Little also served as consultant for the modern board game, Blood & Plunder from Firelock Games, "to ensure that all models, campaigns and strategies reflect the period."

==Appearances==

Little has appeared in two television documentaries on piracy.

==Critical reception==

Interest in Little's work has been both scholarly (in both academic and military circles) and popular; notably, Pirate Hunting (2010) was chosen for review by both the Naval and U.S. Army War Colleges.

Jack Gottschalk, a graduate of the Naval War College, an adjunct professor at Seton Hall University, and author of Jolly Roger with an Uzi (2000, with Brian P. Flanagan, on modern piracy), writing for the Naval War College Review with regard to Pirate Hunting, expressed the view that:
[Little] has done a superb job of recounting the violent history that surrounds pirates and raiders and the measures that have been taken to hunt and suppress them. Also, [he] has not forgotten privateers, who, depending on available opportunities, easily switched from being pirate hunters to pirates. Little opens by noting the differences between pirates… and raiders… Additionally, he provides detailed information about pirate and raider ships and about tactics and weapons…

Writing in the National Maritime Historical Society's Sea History, Louis Arthur Norton, professor emeritus at the University of Connecticut, recipient of two Gerald E. Morris Prizes for maritime historiography (2002, 2006), and author of Captains Contentious (2009, on the lives of five Continental Navy captains), describes Little's The Sea Rover’s Practice (2011) as a "scholarly, informative, thought-provoking work," and states, "Considering all the titles that have been published in the last decade on piracy, this book is an excellent resource on its true nature."

As noted, Little's work in providing historical expertise to artistic and commercial efforts on piracy has been seen as imparting high quality to the projects.

==Personal life==
Little married Virgina Irene Buttram (née Sullivan) on March 8, 1986, at the Chapel at the Naval Air Station North Island, on the north end of the Coronado peninsula in San Diego Bay. The couple had two daughters, born 1991 and 1994.

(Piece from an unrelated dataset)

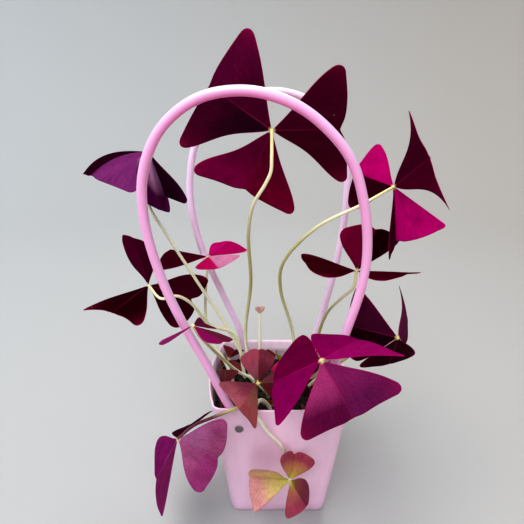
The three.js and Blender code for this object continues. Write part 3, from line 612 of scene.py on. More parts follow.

As of February 2016, Benerson is reported to have been remarried, to Marry Crouch.

Little is described as devoting some of his spare time to research on "historical fencing," and is a fifteen-year teaching veteran of fencing, with thirty-five years in practice and earlier study under Hungarian masters Francis Zold and Eugene Hamori; as of January 2017, he is reported to be a Professional Member of the United States Fencing Association (especially épée, modern classical foil), and is a co-director of and fencing Instructor at the Huntsville Fencing Club.

As of 2010, Little resided in Huntsville, Alabama.